* _Task instructions_
Each line should be copied exactly.
<<<<
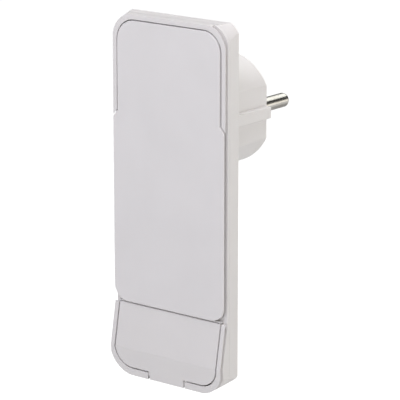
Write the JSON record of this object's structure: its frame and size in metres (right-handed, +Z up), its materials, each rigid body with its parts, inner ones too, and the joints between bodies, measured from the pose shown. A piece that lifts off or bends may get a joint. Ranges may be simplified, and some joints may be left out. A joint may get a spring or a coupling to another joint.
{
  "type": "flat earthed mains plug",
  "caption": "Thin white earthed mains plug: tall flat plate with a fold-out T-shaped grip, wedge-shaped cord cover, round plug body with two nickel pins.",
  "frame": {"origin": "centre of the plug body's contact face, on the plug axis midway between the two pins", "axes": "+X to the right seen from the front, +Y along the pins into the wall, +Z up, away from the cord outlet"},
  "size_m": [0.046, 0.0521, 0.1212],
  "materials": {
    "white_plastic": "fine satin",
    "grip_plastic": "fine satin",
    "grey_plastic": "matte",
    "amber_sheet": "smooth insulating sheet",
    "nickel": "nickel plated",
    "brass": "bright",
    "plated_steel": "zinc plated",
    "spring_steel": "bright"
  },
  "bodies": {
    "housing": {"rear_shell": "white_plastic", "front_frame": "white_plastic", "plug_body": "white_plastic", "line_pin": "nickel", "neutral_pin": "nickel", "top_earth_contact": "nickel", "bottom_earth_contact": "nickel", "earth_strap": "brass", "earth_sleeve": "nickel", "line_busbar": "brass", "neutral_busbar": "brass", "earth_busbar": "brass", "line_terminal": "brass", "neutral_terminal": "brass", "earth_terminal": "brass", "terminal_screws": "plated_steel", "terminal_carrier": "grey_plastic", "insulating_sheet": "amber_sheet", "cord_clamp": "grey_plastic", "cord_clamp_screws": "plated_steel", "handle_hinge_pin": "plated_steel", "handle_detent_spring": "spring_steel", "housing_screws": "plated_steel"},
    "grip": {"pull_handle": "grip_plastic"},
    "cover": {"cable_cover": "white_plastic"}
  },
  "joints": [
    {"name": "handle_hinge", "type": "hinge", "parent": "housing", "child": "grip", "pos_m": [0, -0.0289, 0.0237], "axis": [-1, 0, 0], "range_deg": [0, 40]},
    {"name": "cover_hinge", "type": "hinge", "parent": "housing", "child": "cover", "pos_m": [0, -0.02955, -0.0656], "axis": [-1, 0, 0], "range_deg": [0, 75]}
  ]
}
>>>>
* _Completed task_
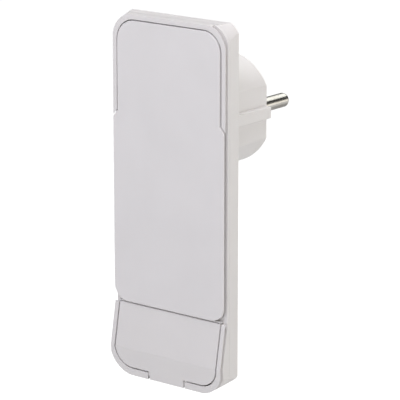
Write the JSON record of this object's structure: its frame and size in metres (right-handed, +Z up), its materials, each rigid body with its parts, inner ones too, and the joints between bodies, measured from the pose shown. A piece that lifts off or bends may get a joint. Ranges may be simplified, and some joints may be left out. A joint may get a spring or a coupling to another joint.
{
  "type": "flat earthed mains plug",
  "caption": "Thin white earthed mains plug: tall flat plate with a fold-out T-shaped grip, wedge-shaped cord cover, round plug body with two nickel pins.",
  "frame": {"origin": "centre of the plug body's contact face, on the plug axis midway between the two pins", "axes": "+X to the right seen from the front, +Y along the pins into the wall, +Z up, away from the cord outlet"},
  "size_m": [0.046, 0.0521, 0.1212],
  "materials": {
    "white_plastic": "fine satin",
    "grip_plastic": "fine satin",
    "grey_plastic": "matte",
    "amber_sheet": "smooth insulating sheet",
    "nickel": "nickel plated",
    "brass": "bright",
    "plated_steel": "zinc plated",
    "spring_steel": "bright"
  },
  "bodies": {
    "housing": {"rear_shell": "white_plastic", "front_frame": "white_plastic", "plug_body": "white_plastic", "line_pin": "nickel", "neutral_pin": "nickel", "top_earth_contact": "nickel", "bottom_earth_contact": "nickel", "earth_strap": "brass", "earth_sleeve": "nickel", "line_busbar": "brass", "neutral_busbar": "brass", "earth_busbar": "brass", "line_terminal": "brass", "neutral_terminal": "brass", "earth_terminal": "brass", "terminal_screws": "plated_steel", "terminal_carrier": "grey_plastic", "insulating_sheet": "amber_sheet", "cord_clamp": "grey_plastic", "cord_clamp_screws": "plated_steel", "handle_hinge_pin": "plated_steel", "handle_detent_spring": "spring_steel", "housing_screws": "plated_steel"},
    "grip": {"pull_handle": "grip_plastic"},
    "cover": {"cable_cover": "white_plastic"}
  },
  "joints": [
    {"name": "handle_hinge", "type": "hinge", "parent": "housing", "child": "grip", "pos_m": [0, -0.0289, 0.0237], "axis": [-1, 0, 0], "range_deg": [0, 40]},
    {"name": "cover_hinge", "type": "hinge", "parent": "housing", "child": "cover", "pos_m": [0, -0.02955, -0.0656], "axis": [-1, 0, 0], "range_deg": [0, 75]}
  ]
}